• What the exercise asks
Exactly the lines from the one with "Reconstruct the object" to the one with "from its back.", both included, are to be printed again; leave out the rest.
◆ ◆ ◆
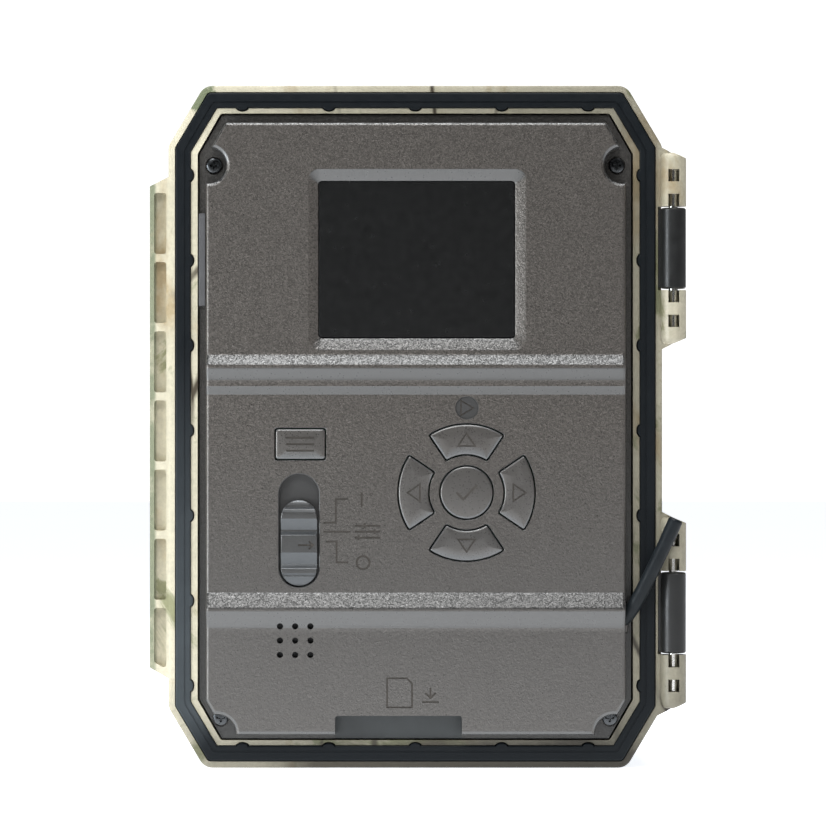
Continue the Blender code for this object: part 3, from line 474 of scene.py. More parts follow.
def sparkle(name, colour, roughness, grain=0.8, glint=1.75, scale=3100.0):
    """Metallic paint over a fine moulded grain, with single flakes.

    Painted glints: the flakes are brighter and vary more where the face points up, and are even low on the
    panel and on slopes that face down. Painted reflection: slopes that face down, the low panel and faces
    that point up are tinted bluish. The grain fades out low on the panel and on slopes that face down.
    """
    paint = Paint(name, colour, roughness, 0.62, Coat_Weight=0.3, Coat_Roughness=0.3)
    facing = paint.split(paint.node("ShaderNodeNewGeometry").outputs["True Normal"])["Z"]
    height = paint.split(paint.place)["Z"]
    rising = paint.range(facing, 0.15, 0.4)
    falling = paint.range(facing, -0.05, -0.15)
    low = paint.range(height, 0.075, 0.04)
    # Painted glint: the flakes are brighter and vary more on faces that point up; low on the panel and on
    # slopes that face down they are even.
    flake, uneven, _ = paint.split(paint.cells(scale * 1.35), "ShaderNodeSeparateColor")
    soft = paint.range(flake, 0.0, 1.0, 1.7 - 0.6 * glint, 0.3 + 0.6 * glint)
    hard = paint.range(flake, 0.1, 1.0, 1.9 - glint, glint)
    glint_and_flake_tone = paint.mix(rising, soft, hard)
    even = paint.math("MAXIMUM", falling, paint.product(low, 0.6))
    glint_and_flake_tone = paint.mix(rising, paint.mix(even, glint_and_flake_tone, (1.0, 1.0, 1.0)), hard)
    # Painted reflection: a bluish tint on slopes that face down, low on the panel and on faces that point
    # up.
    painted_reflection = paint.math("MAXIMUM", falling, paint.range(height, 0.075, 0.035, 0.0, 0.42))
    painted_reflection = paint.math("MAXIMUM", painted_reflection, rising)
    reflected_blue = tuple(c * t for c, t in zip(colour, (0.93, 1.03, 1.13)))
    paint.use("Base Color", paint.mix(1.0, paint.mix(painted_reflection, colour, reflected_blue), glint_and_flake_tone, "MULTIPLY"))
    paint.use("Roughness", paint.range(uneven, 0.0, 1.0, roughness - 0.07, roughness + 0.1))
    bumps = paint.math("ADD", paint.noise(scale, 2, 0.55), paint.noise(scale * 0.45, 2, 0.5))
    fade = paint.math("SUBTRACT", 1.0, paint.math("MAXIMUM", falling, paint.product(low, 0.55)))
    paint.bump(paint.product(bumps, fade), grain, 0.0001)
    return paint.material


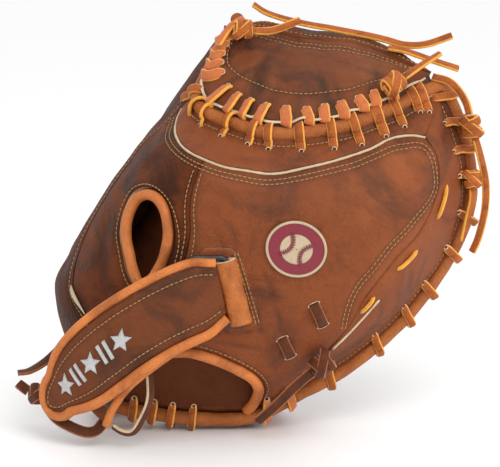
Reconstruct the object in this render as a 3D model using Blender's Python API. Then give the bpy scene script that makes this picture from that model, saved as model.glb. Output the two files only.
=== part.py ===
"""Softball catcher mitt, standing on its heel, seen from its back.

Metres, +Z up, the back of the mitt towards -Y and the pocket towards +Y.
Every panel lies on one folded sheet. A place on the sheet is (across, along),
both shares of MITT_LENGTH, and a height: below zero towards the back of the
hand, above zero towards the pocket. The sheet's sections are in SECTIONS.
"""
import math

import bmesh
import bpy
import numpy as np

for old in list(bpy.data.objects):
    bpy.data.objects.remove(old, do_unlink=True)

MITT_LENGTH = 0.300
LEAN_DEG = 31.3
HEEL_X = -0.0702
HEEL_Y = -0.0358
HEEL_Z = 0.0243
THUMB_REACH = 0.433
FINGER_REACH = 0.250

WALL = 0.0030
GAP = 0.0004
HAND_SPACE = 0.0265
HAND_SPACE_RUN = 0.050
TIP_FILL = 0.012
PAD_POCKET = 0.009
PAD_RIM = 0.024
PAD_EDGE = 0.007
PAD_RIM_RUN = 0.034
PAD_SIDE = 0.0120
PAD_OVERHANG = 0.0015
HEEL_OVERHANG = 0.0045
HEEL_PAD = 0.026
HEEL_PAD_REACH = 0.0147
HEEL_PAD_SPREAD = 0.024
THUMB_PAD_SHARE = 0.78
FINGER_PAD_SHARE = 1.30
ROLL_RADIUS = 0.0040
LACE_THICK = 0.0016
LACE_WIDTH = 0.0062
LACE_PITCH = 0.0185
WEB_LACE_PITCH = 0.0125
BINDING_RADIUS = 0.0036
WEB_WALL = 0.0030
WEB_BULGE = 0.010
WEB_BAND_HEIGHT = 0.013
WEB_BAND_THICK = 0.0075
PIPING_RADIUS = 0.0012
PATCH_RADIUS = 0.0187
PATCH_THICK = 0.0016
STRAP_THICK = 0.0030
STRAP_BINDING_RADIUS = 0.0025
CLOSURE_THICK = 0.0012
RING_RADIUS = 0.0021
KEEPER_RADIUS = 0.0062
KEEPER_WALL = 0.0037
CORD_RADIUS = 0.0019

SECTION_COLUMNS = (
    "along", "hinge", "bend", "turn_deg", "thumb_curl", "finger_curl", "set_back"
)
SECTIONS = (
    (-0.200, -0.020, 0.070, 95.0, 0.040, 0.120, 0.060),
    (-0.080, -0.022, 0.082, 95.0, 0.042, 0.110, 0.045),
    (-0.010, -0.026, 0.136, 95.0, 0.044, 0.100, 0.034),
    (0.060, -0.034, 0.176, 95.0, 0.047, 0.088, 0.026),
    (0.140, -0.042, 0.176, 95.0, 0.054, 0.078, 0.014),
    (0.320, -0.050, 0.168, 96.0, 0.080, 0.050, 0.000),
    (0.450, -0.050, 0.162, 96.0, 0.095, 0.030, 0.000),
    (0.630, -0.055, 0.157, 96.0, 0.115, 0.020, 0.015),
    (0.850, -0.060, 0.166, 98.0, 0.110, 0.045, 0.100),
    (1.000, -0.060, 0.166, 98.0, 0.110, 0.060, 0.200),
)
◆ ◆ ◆
• Exercise response
Reconstruct the object in this render as a 3D model using Blender's Python API. Then give the bpy scene script that makes this picture from that model, saved as model.glb. Output the two files only.
=== part.py ===
"""Softball catcher mitt, standing on its heel, seen from its back.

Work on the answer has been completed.